In all of his projects, from the early context studies until the construction, he works along with engineers who “help him remove any metaphysical doubts about the architecture“, and guide him to the right solution.
A solution in his architecture is made of particular technical details which do not go against each other. The detail needs to be simple, natural and not excessive. In Souto de Moura’s architecture, the detail resolves technical and functional problems. Each construction element is tailored with care and they are never too many. In a building, solutions and materials need to be uniform and coherent within each other, because otherwise, the contrast that could emerge from a failed control of the technical aspects in a formal project can easily lead to errors and to a very poor result, nevertheless the good intentions of the architect. A great example of this applied methodology can be seen in the project of the metro station of Porto.

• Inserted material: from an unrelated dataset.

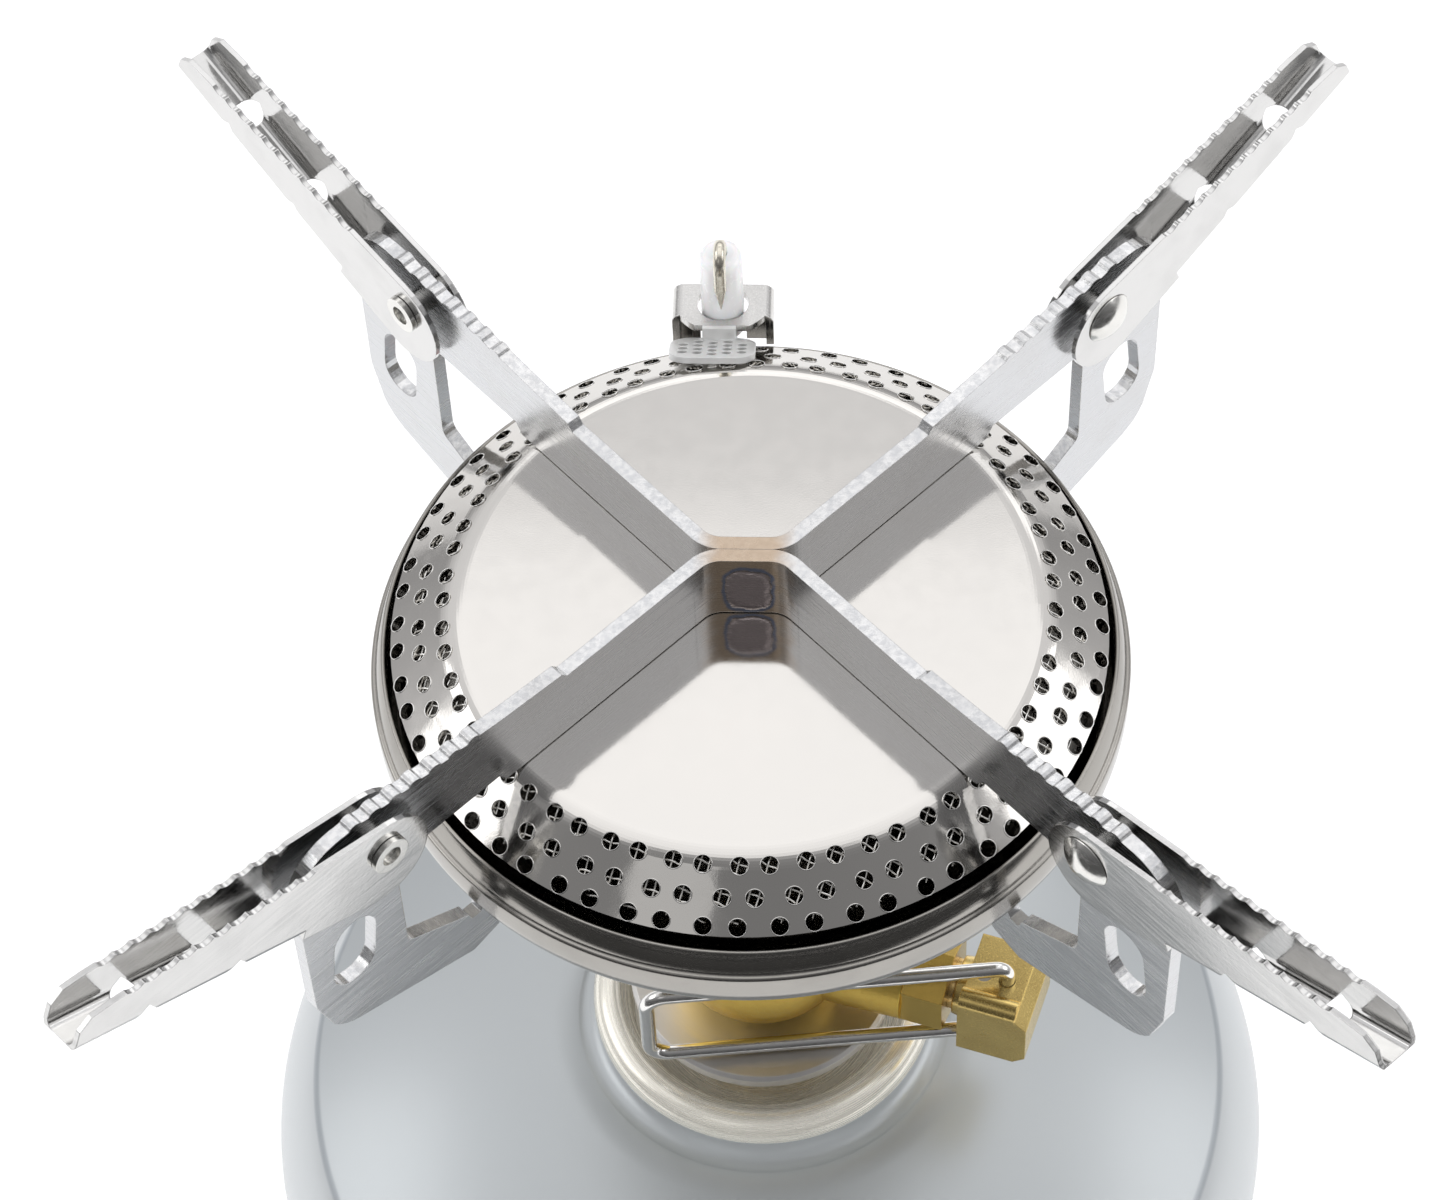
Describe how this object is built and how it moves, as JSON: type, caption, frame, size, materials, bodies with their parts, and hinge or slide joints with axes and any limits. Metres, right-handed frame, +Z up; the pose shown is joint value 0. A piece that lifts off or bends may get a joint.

The architect, with the engineers, made a sort of “Neufert’s Metro” in which there were the drawings of the proposed solutions for any kind of issue.
Souto de Moura designs architecture as if it is for him. The design is precise until the millimeter and as many aspects as possible are thought and followed by himself. He thinks architecture as an “open work” in connection with the idea of Mies Van der Rohe of re-functionalization and re-use of spaces. Architecture has to help people to transform nature harmonically to host human life. In the same way, we don’t have to forget that life evolves in an unstoppable process and buildings can only accept the situations and bend to them, through an open design. The informal rule is to try to improve the world by design.
For what concerns the main themes of Souto de Moura’s work from a further point of view, we can find a clearly outlined space, the connection interior/exterior, the study of void, details, materials and life of people inside his buildings.
In every project we analyze, we can find a hint of all of these main themes, always reiterated and adjusted in a “case by case” basis.
The importance he gives to the study of the context where the new project will be inserted, allows him to extrapolate a primitive and instinctive image of what there could be there, a solid starting point on which he can start working program-wise. For him it is not enough to imagine a space, because the real comprehension of thought comes only with drawings. The pencil is the strongest tool of communication in architecture, this is the lesson he learned in Siza’s office in his early career. About that experience, he comments in another interview:
“When we had doubts about some aspects of the project, we had to draw to explain to ourselves what the real issue was and to confront possible different solutions”
A consequence of the main role played by history in architecture is the fact that according to him architecture cannot be based on ruptures or big changes, but rather it has to follow a continuity with pre-existing artifacts, without falling into the “overdesign” which generates clichés or pastiches.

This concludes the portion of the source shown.